弁護士の依頼者や相談者も、全く同じです。問題の所在をよく知っていますし、解決方法も考えています。ただ、他者と紛争中ということで、戦闘モードや逃走モードに入っているために、①思考がうまく働かないという事情があります。さらに②紛争を起こしているというストレスが持続することによって、悲観的な思考に陥ったり、自信を失ったり、あるいは過度に攻撃的になったりしたり、あるいは③解決のための知識がないために、自分が考えた方法が選択肢とならなかったり、選択肢にはあるのに選ばなかったり、実行に踏み出せなかったりという事情があることがほとんどではないでしょうか。

だから弁護士は、その意思の実現の障害を取り除いてゆき、法的手続きを代わって行うことによってクライアントの意思を実現するということを心掛けるべきです。カウンセラーとこの点においては全く一緒ではないかと思うのです。

常々思っているのですが、知識や法的思考ができるのは当然として、弁護士に一番価値があるのは第三者として冷静にものを考えることができることだと思うのです。つまり岡目八目が最大の武器ということになると思っています。

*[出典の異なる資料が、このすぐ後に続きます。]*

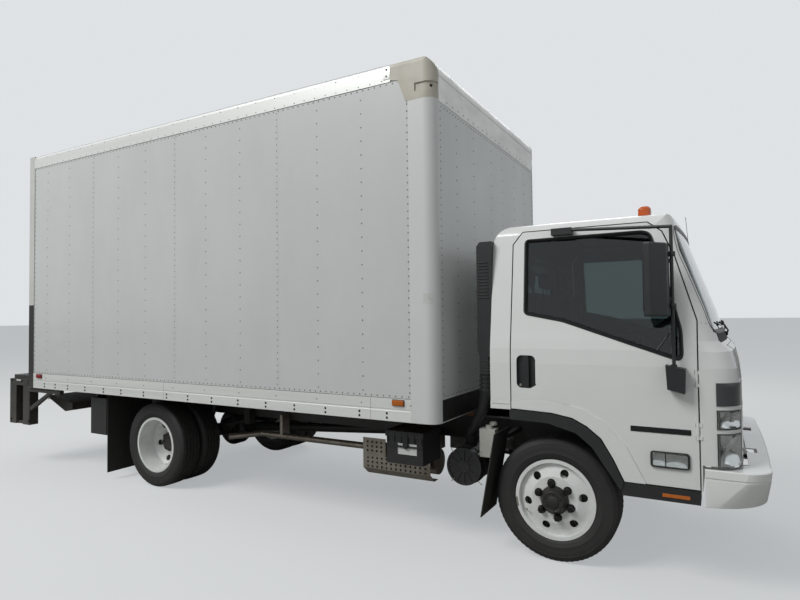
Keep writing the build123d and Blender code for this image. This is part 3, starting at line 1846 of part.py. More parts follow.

平木先生は本の「はじめに」の部分で、カウンセリングの本質を相手の立場に立って援助することだとおっしゃっています。「相手の立場に立つ」ということの意味は、実はいろいろ議論があることで簡単ではないのですが、一つの意味としては対等の立場に立って、クライアントが何を実現したいのかを考え、そのための方法を提起する、それも選択肢を提起して、あくまでもクライアントが自分で決定するということを大切にしていくことだと思います。

つまり、クライアント、通常の民事事件だけではなく、刑事事件の被疑者、被告人であっても、その人の置かれた広い意味での環境に置かれたら自分も同じようなことをやっていたかもしれないという同じ地平線に立つということが、相手の立場に立つための大前提になると思っています。刑事事件も労災事件も離婚事件もそのような立場に立つことができることによって、良い結果を出しているということを実感しています。

例えば、最近、別居した夫婦や離婚した夫婦の再生の結果が出るようになってきました。もしかすると、最も困難な仕事かもしれません。通常は、どちらかが離婚だと言い出したら離婚を受け入れなければならないという考え方をすると思います。しかし、離婚を受け入れられない方と離婚を申し出る方とどちらとも同じ地平に立ち、それぞれの本当に言いたいこと、こうありたいと思ったことを探求していく中で、依頼者と真剣に話し合い、方針を確立して、励まして、再生の方法というものをある程度確立していくことができました。弁護士の頭であれこれ考えているだけではとてもそんなことはできなかったと思います。クライアントと対等の立場で対等に考えることによって切り開いていっている分野です。